■ **REQUEST**: Each record must be reproduced exactly as it is shown.

· · ·

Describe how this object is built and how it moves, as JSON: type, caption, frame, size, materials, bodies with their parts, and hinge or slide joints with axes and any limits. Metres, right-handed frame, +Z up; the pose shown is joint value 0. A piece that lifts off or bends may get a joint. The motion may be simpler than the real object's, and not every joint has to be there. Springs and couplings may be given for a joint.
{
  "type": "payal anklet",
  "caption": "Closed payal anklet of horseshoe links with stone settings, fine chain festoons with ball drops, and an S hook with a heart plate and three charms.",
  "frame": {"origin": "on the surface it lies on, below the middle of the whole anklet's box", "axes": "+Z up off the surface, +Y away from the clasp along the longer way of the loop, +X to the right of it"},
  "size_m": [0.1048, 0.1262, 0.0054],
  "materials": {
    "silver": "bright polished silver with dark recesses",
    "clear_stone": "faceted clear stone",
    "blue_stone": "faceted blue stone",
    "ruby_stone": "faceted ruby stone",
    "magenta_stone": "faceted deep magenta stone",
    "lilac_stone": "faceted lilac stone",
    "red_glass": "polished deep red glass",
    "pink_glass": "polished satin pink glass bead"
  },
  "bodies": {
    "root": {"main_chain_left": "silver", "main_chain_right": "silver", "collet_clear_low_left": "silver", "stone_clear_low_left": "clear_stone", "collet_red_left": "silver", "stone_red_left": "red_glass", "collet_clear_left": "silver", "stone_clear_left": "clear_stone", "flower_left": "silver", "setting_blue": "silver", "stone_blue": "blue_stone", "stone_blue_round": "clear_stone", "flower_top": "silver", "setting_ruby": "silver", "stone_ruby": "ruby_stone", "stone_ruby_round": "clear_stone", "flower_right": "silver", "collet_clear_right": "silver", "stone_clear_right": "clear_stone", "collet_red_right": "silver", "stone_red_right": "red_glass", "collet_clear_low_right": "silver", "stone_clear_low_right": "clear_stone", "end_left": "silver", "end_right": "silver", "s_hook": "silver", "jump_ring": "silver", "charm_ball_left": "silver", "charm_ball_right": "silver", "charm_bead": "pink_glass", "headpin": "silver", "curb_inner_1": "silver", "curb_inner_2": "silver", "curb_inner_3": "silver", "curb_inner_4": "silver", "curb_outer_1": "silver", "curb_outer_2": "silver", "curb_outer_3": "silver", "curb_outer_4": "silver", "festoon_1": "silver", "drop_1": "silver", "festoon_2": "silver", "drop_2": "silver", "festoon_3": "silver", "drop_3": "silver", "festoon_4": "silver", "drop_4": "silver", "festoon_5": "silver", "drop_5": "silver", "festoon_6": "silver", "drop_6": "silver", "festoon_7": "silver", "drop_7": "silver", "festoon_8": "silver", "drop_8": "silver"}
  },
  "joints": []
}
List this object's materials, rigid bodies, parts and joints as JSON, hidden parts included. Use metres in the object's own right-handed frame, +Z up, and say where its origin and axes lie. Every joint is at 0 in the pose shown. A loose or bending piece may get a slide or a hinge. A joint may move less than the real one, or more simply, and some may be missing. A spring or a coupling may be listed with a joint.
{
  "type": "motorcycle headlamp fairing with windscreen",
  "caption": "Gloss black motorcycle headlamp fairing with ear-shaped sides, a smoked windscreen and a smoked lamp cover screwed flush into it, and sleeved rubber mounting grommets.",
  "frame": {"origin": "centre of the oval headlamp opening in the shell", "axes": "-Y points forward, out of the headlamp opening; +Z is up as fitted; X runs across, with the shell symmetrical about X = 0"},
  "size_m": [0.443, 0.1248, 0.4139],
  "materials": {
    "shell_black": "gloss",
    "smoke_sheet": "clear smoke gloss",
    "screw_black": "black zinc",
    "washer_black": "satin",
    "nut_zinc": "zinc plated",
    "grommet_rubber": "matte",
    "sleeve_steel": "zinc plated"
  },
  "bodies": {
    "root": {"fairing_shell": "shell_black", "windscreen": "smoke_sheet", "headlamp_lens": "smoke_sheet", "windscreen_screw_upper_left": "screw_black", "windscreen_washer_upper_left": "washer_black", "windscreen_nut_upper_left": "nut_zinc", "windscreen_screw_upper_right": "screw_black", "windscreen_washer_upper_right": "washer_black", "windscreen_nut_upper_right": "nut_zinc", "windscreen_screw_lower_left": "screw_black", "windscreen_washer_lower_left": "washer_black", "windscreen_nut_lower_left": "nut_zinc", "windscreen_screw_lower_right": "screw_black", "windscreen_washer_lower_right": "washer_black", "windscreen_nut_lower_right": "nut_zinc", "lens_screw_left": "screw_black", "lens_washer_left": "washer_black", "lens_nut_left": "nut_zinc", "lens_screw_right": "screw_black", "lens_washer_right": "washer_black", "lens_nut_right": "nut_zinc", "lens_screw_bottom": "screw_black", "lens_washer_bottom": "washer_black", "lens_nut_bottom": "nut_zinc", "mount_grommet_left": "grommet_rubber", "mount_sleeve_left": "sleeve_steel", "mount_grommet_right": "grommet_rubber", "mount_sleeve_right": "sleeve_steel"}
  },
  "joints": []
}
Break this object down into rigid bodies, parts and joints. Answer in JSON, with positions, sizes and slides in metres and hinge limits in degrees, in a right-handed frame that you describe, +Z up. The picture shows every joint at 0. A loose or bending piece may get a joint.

· · ·

■ **REPLY**:
Describe how this object is built and how it moves, as JSON: type, caption, frame, size, materials, bodies with their parts, and hinge or slide joints with axes and any limits. Metres, right-handed frame, +Z up; the pose shown is joint value 0. A piece that lifts off or bends may get a joint. The motion may be simpler than the real object's, and not every joint has to be there. Springs and couplings may be given for a joint.
{
  "type": "payal anklet",
  "caption": "Closed payal anklet of horseshoe links with stone settings, fine chain festoons with ball drops, and an S hook with a heart plate and three charms.",
  "frame": {"origin": "on the surface it lies on, below the middle of the whole anklet's box", "axes": "+Z up off the surface, +Y away from the clasp along the longer way of the loop, +X to the right of it"},
  "size_m": [0.1048, 0.1262, 0.0054],
  "materials": {
    "silver": "bright polished silver with dark recesses",
    "clear_stone": "faceted clear stone",
    "blue_stone": "faceted blue stone",
    "ruby_stone": "faceted ruby stone",
    "magenta_stone": "faceted deep magenta stone",
    "lilac_stone": "faceted lilac stone",
    "red_glass": "polished deep red glass",
    "pink_glass": "polished satin pink glass bead"
  },
  "bodies": {
    "root": {"main_chain_left": "silver", "main_chain_right": "silver", "collet_clear_low_left": "silver", "stone_clear_low_left": "clear_stone", "collet_red_left": "silver", "stone_red_left": "red_glass", "collet_clear_left": "silver", "stone_clear_left": "clear_stone", "flower_left": "silver", "setting_blue": "silver", "stone_blue": "blue_stone", "stone_blue_round": "clear_stone", "flower_top": "silver", "setting_ruby": "silver", "stone_ruby": "ruby_stone", "stone_ruby_round": "clear_stone", "flower_right": "silver", "collet_clear_right": "silver", "stone_clear_right": "clear_stone", "collet_red_right": "silver", "stone_red_right": "red_glass", "collet_clear_low_right": "silver", "stone_clear_low_right": "clear_stone", "end_left": "silver", "end_right": "silver", "s_hook": "silver", "jump_ring": "silver", "charm_ball_left": "silver", "charm_ball_right": "silver", "charm_bead": "pink_glass", "headpin": "silver", "curb_inner_1": "silver", "curb_inner_2": "silver", "curb_inner_3": "silver", "curb_inner_4": "silver", "curb_outer_1": "silver", "curb_outer_2": "silver", "curb_outer_3": "silver", "curb_outer_4": "silver", "festoon_1": "silver", "drop_1": "silver", "festoon_2": "silver", "drop_2": "silver", "festoon_3": "silver", "drop_3": "silver", "festoon_4": "silver", "drop_4": "silver", "festoon_5": "silver", "drop_5": "silver", "festoon_6": "silver", "drop_6": "silver", "festoon_7": "silver", "drop_7": "silver", "festoon_8": "silver", "drop_8": "silver"}
  },
  "joints": []
}
List this object's materials, rigid bodies, parts and joints as JSON, hidden parts included. Use metres in the object's own right-handed frame, +Z up, and say where its origin and axes lie. Every joint is at 0 in the pose shown. A loose or bending piece may get a slide or a hinge. A joint may move less than the real one, or more simply, and some may be missing. A spring or a coupling may be listed with a joint.
{
  "type": "motorcycle headlamp fairing with windscreen",
  "caption": "Gloss black motorcycle headlamp fairing with ear-shaped sides, a smoked windscreen and a smoked lamp cover screwed flush into it, and sleeved rubber mounting grommets.",
  "frame": {"origin": "centre of the oval headlamp opening in the shell", "axes": "-Y points forward, out of the headlamp opening; +Z is up as fitted; X runs across, with the shell symmetrical about X = 0"},
  "size_m": [0.443, 0.1248, 0.4139],
  "materials": {
    "shell_black": "gloss",
    "smoke_sheet": "clear smoke gloss",
    "screw_black": "black zinc",
    "washer_black": "satin",
    "nut_zinc": "zinc plated",
    "grommet_rubber": "matte",
    "sleeve_steel": "zinc plated"
  },
  "bodies": {
    "root": {"fairing_shell": "shell_black", "windscreen": "smoke_sheet", "headlamp_lens": "smoke_sheet", "windscreen_screw_upper_left": "screw_black", "windscreen_washer_upper_left": "washer_black", "windscreen_nut_upper_left": "nut_zinc", "windscreen_screw_upper_right": "screw_black", "windscreen_washer_upper_right": "washer_black", "windscreen_nut_upper_right": "nut_zinc", "windscreen_screw_lower_left": "screw_black", "windscreen_washer_lower_left": "washer_black", "windscreen_nut_lower_left": "nut_zinc", "windscreen_screw_lower_right": "screw_black", "windscreen_washer_lower_right": "washer_black", "windscreen_nut_lower_right": "nut_zinc", "lens_screw_left": "screw_black", "lens_washer_left": "washer_black", "lens_nut_left": "nut_zinc", "lens_screw_right": "screw_black", "lens_washer_right": "washer_black", "lens_nut_right": "nut_zinc", "lens_screw_bottom": "screw_black", "lens_washer_bottom": "washer_black", "lens_nut_bottom": "nut_zinc", "mount_grommet_left": "grommet_rubber", "mount_sleeve_left": "sleeve_steel", "mount_grommet_right": "grommet_rubber", "mount_sleeve_right": "sleeve_steel"}
  },
  "joints": []
}
Break this object down into rigid bodies, parts and joints. Answer in JSON, with positions, sizes and slides in metres and hinge limits in degrees, in a right-handed frame that you describe, +Z up. The picture shows every joint at 0. A loose or bending piece may get a joint.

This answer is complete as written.